La Rue to use the reports of her experts in its pursuit of the subcontractors. “Any use of

any experts retained by Ms. Aarons will be at La Rue’s sole expense.” The assignment

contemplated by the settlement was memorialized in a separate document, wherein

Aarons specifically assigned and transferred to La Rue her interest in the pending action

against Young.

Aarons and La Rue did not seek a determination, under Code of Civil Procedure

section 877.6, that their settlement was in good faith. Indeed, they did not disclose the

complete terms of the settlement to Young. (Cf. Weil & Brown, Cal. Practice Guide:

Civil Procedure Before Trial (The Rutter Group 2012) ¶ 12:879, p. 12(II)-98 (rev. # 1

2012) [suggesting that if the settling parties do not wish to disclose the terms of the

settlement, they can decline to pursue a good faith motion].)

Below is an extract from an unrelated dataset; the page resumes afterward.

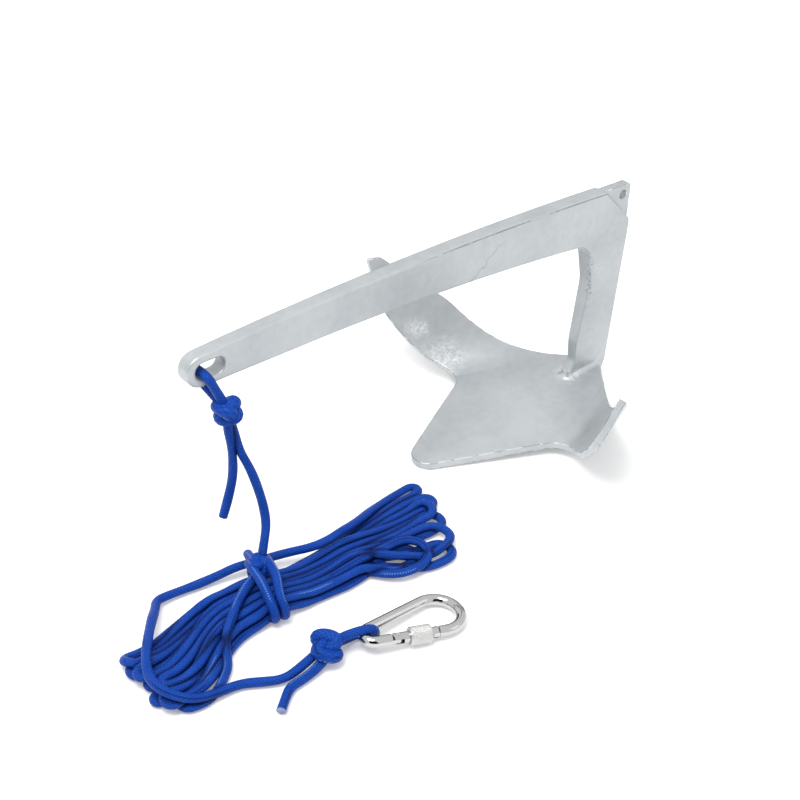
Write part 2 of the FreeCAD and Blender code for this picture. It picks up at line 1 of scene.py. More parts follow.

4 Nonetheless, the record clearly indicates5 that Young was informed that the

settlement resolved all of the disputes between Aarons and La Rue, and that, as part of

the settlement, La Rue received an assignment from Aarons of the claims asserted in her

cross-complaint against Young.

5. Young Indicates It Will Not Participate in the Arbitration

On October 19, 2010, La Rue’s counsel e-mailed Young’s counsel, seeking the

status of the matter and offering a settlement. That same day, Young’s counsel

responded, “[F]or a variety of reasons Young will not be arbitrating this matter more on

this later but I am not persuaded that he is required to under the present conditions.”6

On October 22, 2010, La Rue’s counsel wrote Young’s counsel, referencing the

latter’s e-mail of October 19, 2010. La Rue’s counsel indicated that he had received no

further explanation for Young’s position, and took the position that Young was still

bound by its prior stipulation to arbitrate. At this point, La Rue’s counsel also indicated

that La Rue possessed “equitable indemnity claims” against Young.